Inquiétudes communes
Dans le cortège, c’est l’inquiétude qui prévaut. Sous une banderole « Educateurs sacrifiés, jeunesse menacée », Fatiha Ourazouk et Charly Ercolano manifestent pour la première fois. Educateurs depuis 17 et 16 ans, ils estiment que « la situation est dramatique ». « Nous sommes là pour la jeunesse, beaucoup de jeunes sont dans un mal-être, des familles sont démunies, nous travaillons en binôme depuis un an avec Charly et là il risque de partir, sauf que ce “dedans-dehors” des éducateurs n’est pas possible » pour mailler le territoire correctement mais aussi pour gagner la confiance des familles, explique Fatiha Ourazouk. Cette dernière craint de devoir se débrouiller seule à l’avenir. Dans le Valenciennois, où travaille le binôme, six postes sont menacés, indique le chef de service, Dominique Blin.
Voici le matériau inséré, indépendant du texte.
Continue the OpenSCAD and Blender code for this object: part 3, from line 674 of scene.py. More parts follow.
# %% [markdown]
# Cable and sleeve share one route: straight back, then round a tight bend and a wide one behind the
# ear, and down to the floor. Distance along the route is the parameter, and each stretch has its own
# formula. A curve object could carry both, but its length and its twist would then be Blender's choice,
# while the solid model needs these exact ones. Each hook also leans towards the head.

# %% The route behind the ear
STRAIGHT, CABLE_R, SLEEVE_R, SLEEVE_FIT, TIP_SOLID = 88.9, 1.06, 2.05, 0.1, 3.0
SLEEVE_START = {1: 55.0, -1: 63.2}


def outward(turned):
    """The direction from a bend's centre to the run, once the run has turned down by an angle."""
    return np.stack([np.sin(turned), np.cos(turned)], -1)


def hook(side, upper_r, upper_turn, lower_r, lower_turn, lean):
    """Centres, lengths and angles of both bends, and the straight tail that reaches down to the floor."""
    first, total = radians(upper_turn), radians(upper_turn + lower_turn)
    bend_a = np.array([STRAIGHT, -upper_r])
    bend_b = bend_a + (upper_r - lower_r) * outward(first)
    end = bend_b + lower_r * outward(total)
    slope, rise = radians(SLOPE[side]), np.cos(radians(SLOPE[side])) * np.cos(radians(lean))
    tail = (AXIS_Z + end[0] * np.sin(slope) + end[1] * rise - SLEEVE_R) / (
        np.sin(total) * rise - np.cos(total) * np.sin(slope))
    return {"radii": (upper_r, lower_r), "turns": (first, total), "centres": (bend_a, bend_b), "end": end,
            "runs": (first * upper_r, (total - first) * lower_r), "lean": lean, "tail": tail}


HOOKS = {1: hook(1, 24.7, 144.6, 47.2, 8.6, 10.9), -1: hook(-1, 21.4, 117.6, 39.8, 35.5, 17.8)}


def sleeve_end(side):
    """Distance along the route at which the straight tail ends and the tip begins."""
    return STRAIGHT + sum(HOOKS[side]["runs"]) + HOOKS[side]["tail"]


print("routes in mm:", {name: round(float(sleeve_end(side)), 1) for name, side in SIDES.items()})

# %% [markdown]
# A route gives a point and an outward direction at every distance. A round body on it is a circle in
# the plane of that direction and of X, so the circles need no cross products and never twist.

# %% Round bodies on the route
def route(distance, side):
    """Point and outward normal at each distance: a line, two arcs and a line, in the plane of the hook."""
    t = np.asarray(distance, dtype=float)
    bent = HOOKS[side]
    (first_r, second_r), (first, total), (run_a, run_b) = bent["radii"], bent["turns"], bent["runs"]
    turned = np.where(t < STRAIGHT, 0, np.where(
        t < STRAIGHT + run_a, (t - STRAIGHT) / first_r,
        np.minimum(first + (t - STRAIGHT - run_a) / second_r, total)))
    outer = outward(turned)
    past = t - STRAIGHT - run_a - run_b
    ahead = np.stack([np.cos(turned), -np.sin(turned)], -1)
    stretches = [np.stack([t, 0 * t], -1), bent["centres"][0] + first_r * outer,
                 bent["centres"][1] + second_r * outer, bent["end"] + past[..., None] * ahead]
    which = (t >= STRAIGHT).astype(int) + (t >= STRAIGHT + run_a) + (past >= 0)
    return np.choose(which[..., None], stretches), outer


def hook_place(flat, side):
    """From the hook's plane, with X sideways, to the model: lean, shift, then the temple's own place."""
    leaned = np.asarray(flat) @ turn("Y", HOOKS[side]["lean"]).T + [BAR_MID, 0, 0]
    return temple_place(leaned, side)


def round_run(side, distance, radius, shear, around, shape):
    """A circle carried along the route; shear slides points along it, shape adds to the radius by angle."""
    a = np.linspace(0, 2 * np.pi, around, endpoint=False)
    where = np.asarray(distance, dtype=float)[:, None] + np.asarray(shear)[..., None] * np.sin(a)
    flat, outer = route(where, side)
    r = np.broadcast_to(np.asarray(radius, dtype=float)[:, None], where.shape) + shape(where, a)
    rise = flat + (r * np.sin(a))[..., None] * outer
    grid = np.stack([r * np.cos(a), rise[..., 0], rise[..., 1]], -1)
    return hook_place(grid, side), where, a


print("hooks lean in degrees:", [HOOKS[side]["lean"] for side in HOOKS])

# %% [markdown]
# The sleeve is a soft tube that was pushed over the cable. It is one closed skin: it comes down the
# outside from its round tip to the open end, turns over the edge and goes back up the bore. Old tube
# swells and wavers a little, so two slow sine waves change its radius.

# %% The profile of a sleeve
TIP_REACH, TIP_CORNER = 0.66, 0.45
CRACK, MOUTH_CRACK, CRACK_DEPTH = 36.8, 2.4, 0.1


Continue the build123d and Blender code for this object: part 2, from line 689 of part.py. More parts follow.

Juste devant, Dorian Nicodeme, un jeune de 20 ans accompagné à Valenciennes, marche aussi vers le département. « La jeunesse est en perte d’espoir et les éducateurs mettent de la lumière là où il n’y en a plus. » Mis à la rue par ses parents à plusieurs reprises, Dorian a obtenu un logement, dont il a reçu les clés la veille de la mobilisation. Il est venu soutenir les professionnels qui l’ont aidé. Et il n’est pas le seul. Les éducateurs de la prévention spécialisée du Nord ont été rejoints par des collègues de Mulhouse (Haut-Rhin), de Poitiers (Vienne), de Paris mais aussi par des partenaires comme les centres communaux, les missions locales, des élus, des professionnels de l'Education nationale ou encore du département. « Nous sommes très satisfaits de la dynamique qui s’est créée », se réjouit Johnny Herbin. Devant le département, l’ambiance est électrique, entre fumigènes, slogans scandés à l’attention de Christian Poiret et huées. Lors des prises de parole, les professionnels l’assurent, il ne s’agit que de « l’acte 1 » de la mobilisation.
Les éducateurs et associations refusent d’imaginer un scénario dans lequel ces coupes auraient bien lieu. L’heure est à la mobilisation. A l’issue de la manifestation, les professionnels ont décidé de solliciter à nouveau le président du département du Nord et ont convenu d’une nouvelle journée de manifestation le 12 mars à Lille. Les familles et les jeunes sont invités à participer tout comme les acteurs de la protection de l’enfance.